En gardant le silence sur ce spectacle d’enfants, le Sénégal se fait complice de crimes.
La ressource humaine est le pivot inéluctable de toute stratégie de développement durable. Pour préparer l’homme à servir sa société, il convient de le protéger, de le soigner, de l’éduquer et de le former dès son plus jeune âge pour l’amener à grandir avec des valeurs bien encrées d’Homme et de Citoyen. Un pays comme le Sénégal se vante d’avoir réalisé des pas de géant sur le chemin difficile de la démocratie et des droits de l’Homme, mais garde un silence criminel face au spectacle déplorable des enfants à
peine affranchis de la fleur de l’âge, mendiant dans la rue, morveux, puants, pieds nus, ouverts à tous les risques sanitaires. « Toute société qui prétend assurer aux hommes la liberté doit commencer par leur assurer l’existence « .

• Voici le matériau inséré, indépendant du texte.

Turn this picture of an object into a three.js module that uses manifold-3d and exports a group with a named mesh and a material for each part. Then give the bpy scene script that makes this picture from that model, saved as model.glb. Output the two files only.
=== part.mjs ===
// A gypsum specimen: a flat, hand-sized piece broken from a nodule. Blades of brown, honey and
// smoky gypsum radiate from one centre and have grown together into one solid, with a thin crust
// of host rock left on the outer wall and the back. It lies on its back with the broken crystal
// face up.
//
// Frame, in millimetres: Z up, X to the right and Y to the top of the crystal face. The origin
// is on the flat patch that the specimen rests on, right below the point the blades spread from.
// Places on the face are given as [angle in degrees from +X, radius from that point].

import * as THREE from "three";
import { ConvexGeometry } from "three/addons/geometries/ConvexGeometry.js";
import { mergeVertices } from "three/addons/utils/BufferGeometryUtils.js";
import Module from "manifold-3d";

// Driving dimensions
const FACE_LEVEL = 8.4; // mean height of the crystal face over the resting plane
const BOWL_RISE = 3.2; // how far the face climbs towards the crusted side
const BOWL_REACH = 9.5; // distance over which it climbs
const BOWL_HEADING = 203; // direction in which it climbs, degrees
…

Quel est ce pays où une maman, après avoir assumé de longs mois de maternité et risqué sa vie en donnant la vie, est capable de regarder le fruit de ses entrailles tendre la main aux passants, se nourrir dans les poubelles, s’exposer aux risques mortels de la rue ? Quel est ce pays où la religion, au lieu de rendre à l’Homme toute sa dignité, est utilisée comme prétexte pour mendier ? L’analphabétisme, le dogmatisme et le fatalisme conduisent des couples à faire des enfants sans vraiment réfléchir sur les moyens pour les élever et les entretenir. Des femmes, sous la pression des maris tyranniques et inconscients, attendent un enfant sans pouvoir faire face aux coûts des visites prénatales indispensables ni même s’offrir une alimentation conforme à leur état et favorable au développement normal de la vie intra-utérine qu’elles portent. On fait un enfant et lorsqu’on se sait incapable de l’entretenir, on l »offre » à sa tante, à son frère ou à son cousin comme un objet, un fardeau dont on se décharge. C’est une honte !

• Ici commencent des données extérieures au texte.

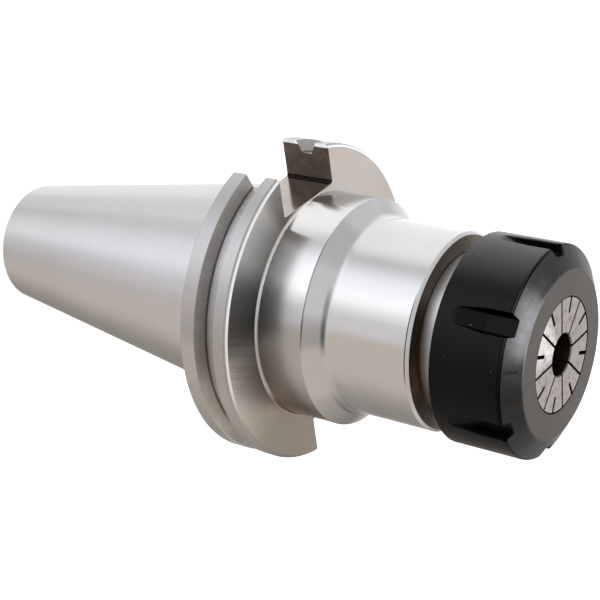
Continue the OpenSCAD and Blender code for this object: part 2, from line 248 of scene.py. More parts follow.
class Sheet:
    """A node tree that is written as expressions."""

    def __init__(self, tree):
        self.tree = tree

    def node(self, kind, settings, inputs, output=0):
        """Adds one node: its settings first, then the values or links of its sockets."""
        made = self.tree.nodes.new(kind)
        for name, setting in settings.items():
            setattr(made, name, setting)
        for name, value in inputs.items():
            if isinstance(value, Value):
                self.tree.links.new(value.socket, made.inputs[name])
            else:
                made.inputs[name].default_value = value
        return Value(self, made.outputs[output])

    def math(self, operation, *values):
        """One Math node."""
        return self.node("ShaderNodeMath", {"operation": operation}, dict(enumerate(values)))

    def hypot(self, a, b):
        """The long side of a right triangle with the short sides a and b."""
        return self.math("POWER", a * a + b * b, 0.5)

    def position(self, kind="Object"):
        """Coordinates of one kind as a vector and as three values, x, y and z."""
        place = self.node("ShaderNodeTexCoord", {}, {}, kind)
        split = self.tree.nodes.new("ShaderNodeSeparateXYZ")
        self.tree.links.new(place.socket, split.inputs[0])
        return place, [Value(self, split.outputs[axis]) for axis in "XYZ"]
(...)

Des maîtres coraniques envoient des enfants dans la rue aux heures creuses de l’apprentissage du Coran en prétendant les initier à l’humilité et aux difficultés de la vie. Ce raisonnement est irrecevable pour quiconque est conscient de la valeur de l’être humain et de la vulnérabilité de l’enfant. Enseigner la religion est une noble tache mais habituer l’enfant au gain facile et à la rue dès son plus jeune âge est une catastrophe éducationnelle. C’est que la mendicité est érigée en pratique courante et elle est si encrée que personne ne s’en offusque. Ils sont nombreux les sénégalais partisans du moindre effort qui squattent les bureaux pour une mendicité insidieuse, qui accablent leur frère parti se battre à l’étranger pour réclamer un mandat, qui jouent au nécessiteux à la veille des grandes fêtes…

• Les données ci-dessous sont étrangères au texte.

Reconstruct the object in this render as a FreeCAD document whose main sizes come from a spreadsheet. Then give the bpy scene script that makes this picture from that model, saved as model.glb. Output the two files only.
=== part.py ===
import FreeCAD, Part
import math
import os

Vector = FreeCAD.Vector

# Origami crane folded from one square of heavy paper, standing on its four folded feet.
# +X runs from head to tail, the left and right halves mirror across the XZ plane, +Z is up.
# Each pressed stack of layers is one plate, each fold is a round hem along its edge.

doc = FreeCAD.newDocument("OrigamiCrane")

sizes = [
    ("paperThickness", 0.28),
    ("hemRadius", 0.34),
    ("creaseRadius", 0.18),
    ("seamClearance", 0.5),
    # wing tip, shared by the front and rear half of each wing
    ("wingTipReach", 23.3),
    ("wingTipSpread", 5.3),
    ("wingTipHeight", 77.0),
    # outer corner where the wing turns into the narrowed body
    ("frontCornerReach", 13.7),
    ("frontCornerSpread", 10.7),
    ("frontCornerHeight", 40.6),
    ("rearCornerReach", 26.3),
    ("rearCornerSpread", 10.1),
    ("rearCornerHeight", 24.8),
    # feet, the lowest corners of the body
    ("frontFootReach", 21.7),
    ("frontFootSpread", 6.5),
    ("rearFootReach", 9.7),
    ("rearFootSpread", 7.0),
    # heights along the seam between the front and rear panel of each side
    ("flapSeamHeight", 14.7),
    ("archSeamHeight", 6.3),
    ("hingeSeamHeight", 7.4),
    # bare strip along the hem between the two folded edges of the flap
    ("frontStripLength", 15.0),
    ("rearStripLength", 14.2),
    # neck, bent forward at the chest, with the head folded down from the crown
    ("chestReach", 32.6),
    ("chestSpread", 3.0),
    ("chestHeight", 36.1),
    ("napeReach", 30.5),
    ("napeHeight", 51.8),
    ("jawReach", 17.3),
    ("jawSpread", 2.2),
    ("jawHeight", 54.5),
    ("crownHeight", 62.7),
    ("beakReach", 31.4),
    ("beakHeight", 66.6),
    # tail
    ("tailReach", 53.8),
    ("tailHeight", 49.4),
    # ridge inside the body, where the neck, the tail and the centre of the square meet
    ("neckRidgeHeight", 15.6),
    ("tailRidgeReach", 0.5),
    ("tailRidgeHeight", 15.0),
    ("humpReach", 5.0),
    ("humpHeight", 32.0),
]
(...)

Au premier banc des accusés se trouve l’Etat. C’est à lui que revient, à titre principal, la responsabilité de veiller à la sûreté et au bien-être des citoyens ainsi qu’au respect des lois et règlements. L‘Etat a produit beaucoup de discours sur le phénomène mais, peu d’actions concrètes reposant sur une volonté politique réelle, ont pu être observées. Or, dans un domaine aussi sensible, intégrant l’impératif de protection des enfants, espoir du futur, « il vaut mieux faire que dire ». Si les petits mendiants avaient l’âge requis pour voter, l’Etat leur aurait peut-être accordé un regard plus attentif, dans le cadre de sa logique clientéliste. Au lieu d’attaquer le fléau à la base, on se contente d’actions ponctuelles en regroupant les talibés sous la caméra nationale un jour de ramadan pour leur donner du riz au gras, on se limite à vanter les mérites des centres isolés aux capacités d’accueil dérisoires, alors que l’écrasante majorité des enfants mendiants se trouve dans la rue et parfois jusqu’aux heures tardives de la nuit, constituant des proies faciles pour les pédophiles et les trafiquants d’enfants. Sachant que beaucoup d’écoles d’où sortent des enfants certes rompus à la récitation du Coran, mais hautement diplômés en mendicité, sont sous le contrôle de guides religieux, les gouvernants d’hier et d’aujourd’hui se gardent d’élever la voix pour conserver la sympathie de ces guides religieux et capter les voies électorales de leurs fidèles.
Des ruptures décisives s’imposent.
La sensibilisation des personnes concernées semble avoir montré ses limites. Y a-t-il d’ailleurs meilleure sensibilisation que l’image de ces bouts de bois de Dieu innocents tendant une main famélique à des adultes souvent indifférents qui cherchent à peine à apaiser leur conscience en faisant l’aumône à ces mendiants précoces ?
La reconnaissance officielle des écoles coraniques, leur dotation en cantines scolaires et en associations de parents d’élèves pourraient être expérimentées.
La mendicité est interdite en tant que telle, mais il urge de construire un cadre législatif pour punir, avec toute la rigueur que requiert la protection des citoyens vulnérables, tous ceux qui, de près ou de loin, ont contribué à faire d’un enfant un mendiant. Ni les parents ni les maîtres ne seraient alors épargnés.
Mais adopter une loi n’a jamais résolu un problème en Afrique où la réglementation est souverainement bafouée par les citoyens et même par les gouvernants, souvent en toute impunité. D’ailleurs, les dispositions pertinentes des conventions sur les droits de l’enfant ratifiées par le Sénégal sont royalement ignorées. Il s’agira alors de mettre en place un dispositif draconien de surveillance à tous les grands carrefours pour traquer ce fléau qui offre une triste image d’un pays situé à la porte de l’Afrique.
Rosnert Ludovic Alissoutin
Docteur Bamba Ndiaye… ce texte date de plus de 10 ans… et on avait critiqué ce texte… vous, vous parlez maintenant, une fois le malheur arrivé… c’est trop facile… NOUS SOMMES TOUS RESPONSABLES !!!!!!